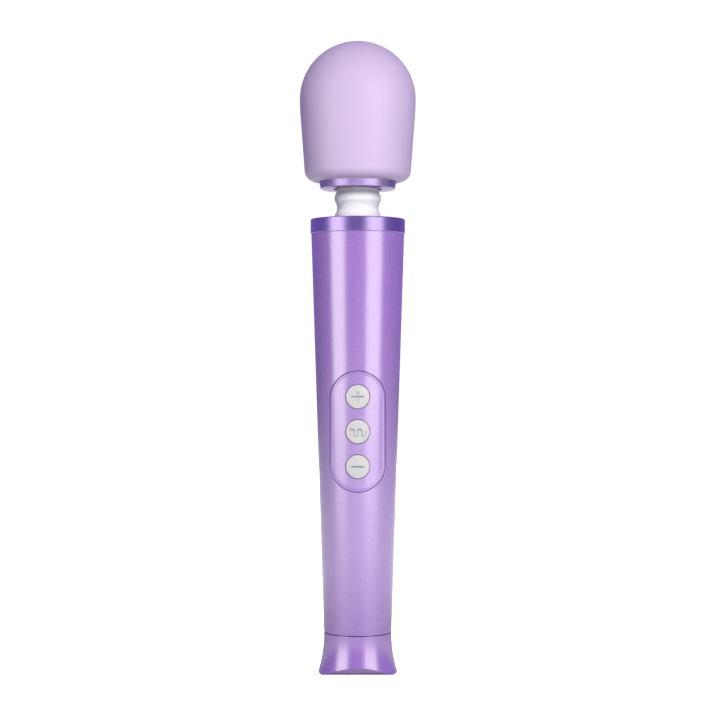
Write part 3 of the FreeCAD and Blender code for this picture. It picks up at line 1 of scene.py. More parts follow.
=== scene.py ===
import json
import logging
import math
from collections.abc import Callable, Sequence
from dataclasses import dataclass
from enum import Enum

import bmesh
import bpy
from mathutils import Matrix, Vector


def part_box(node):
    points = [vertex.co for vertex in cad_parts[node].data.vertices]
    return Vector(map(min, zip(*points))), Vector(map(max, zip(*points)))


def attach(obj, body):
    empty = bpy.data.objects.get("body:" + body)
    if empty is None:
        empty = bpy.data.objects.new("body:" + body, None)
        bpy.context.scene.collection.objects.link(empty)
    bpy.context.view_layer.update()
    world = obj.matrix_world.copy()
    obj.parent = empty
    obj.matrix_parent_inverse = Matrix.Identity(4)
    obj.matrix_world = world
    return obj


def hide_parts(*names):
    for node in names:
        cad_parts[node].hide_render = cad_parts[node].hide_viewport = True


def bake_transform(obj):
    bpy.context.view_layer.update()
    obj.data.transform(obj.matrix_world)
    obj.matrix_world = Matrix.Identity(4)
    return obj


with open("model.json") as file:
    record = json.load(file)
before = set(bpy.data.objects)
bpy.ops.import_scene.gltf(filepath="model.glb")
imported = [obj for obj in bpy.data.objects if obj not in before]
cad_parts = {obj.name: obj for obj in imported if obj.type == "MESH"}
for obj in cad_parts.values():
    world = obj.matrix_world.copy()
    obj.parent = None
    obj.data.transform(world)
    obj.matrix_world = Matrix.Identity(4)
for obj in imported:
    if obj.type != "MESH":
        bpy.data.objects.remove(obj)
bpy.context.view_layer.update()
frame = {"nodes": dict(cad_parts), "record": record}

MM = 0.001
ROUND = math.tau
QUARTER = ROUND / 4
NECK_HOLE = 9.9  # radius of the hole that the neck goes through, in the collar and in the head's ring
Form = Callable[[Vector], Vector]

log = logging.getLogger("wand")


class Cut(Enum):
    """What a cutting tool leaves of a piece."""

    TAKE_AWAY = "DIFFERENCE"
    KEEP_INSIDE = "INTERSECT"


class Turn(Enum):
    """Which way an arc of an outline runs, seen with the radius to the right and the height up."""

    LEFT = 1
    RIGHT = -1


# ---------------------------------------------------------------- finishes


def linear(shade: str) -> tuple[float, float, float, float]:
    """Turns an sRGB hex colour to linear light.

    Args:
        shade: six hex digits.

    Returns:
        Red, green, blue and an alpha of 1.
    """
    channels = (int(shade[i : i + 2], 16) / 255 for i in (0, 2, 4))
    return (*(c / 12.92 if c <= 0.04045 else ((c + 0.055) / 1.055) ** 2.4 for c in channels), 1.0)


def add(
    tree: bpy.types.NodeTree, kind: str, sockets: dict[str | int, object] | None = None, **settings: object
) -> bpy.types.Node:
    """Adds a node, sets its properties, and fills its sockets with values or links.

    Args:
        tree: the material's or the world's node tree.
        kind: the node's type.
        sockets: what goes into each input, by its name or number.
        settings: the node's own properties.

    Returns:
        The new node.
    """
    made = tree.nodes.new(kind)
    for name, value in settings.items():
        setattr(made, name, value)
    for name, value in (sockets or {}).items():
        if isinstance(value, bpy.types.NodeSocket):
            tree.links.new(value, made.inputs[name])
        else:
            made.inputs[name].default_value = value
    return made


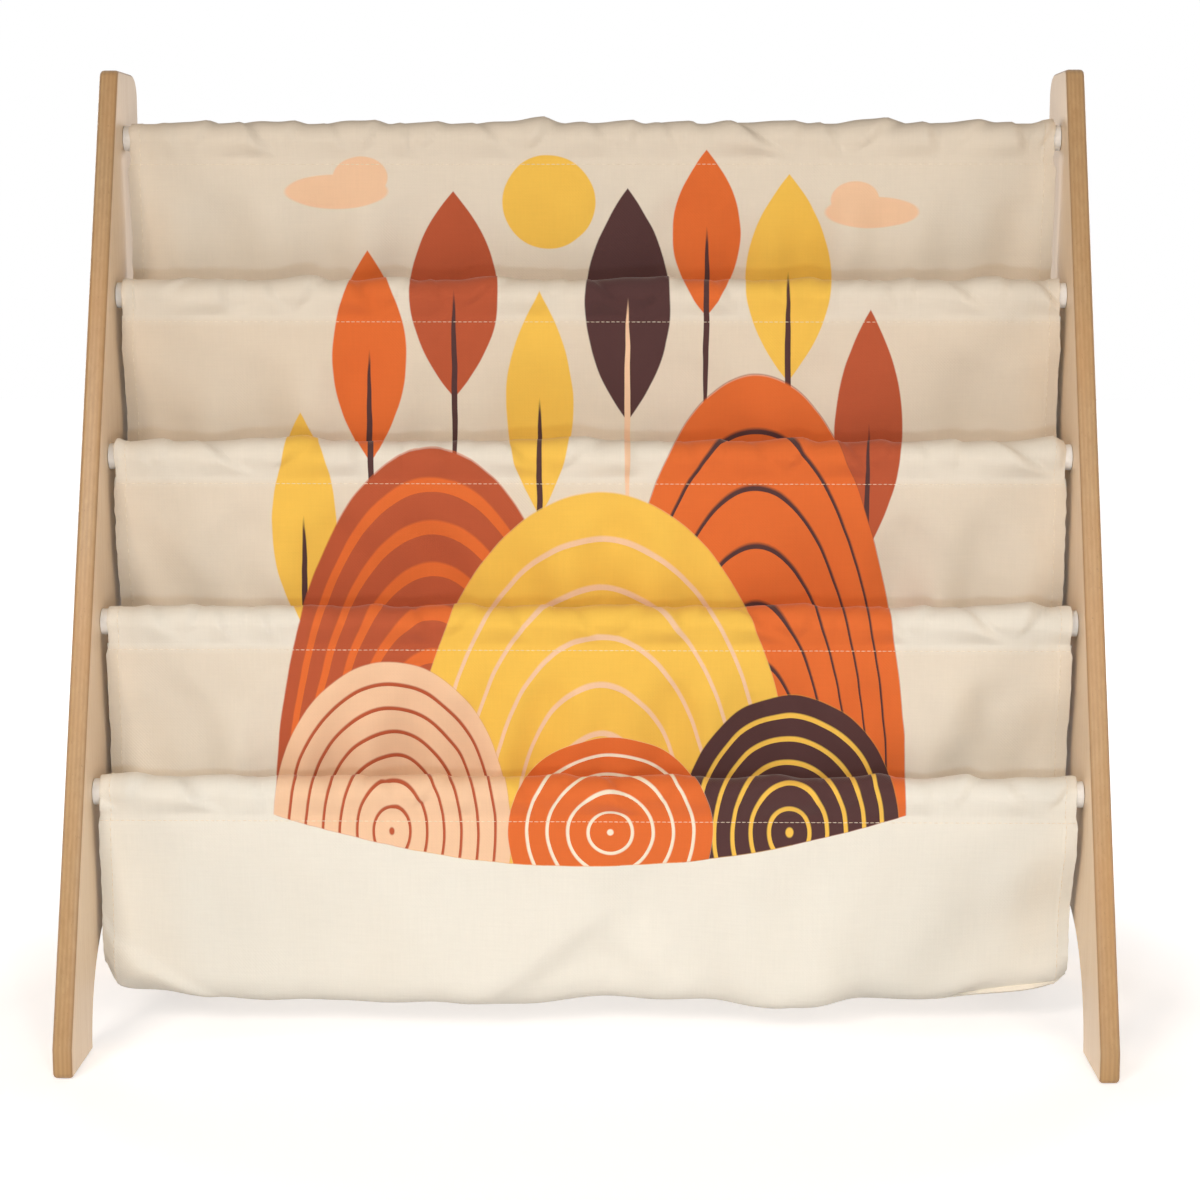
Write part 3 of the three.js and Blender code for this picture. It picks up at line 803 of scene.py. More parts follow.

STATED EXERCISE ▸
In the listing, find each line with the string "imported" and copy it.

RESPONSE BELOW ▸
imported = [obj for obj in bpy.data.objects if obj not in before]
cad_parts = {obj.name: obj for obj in imported if obj.type == "MESH"}
for obj in imported:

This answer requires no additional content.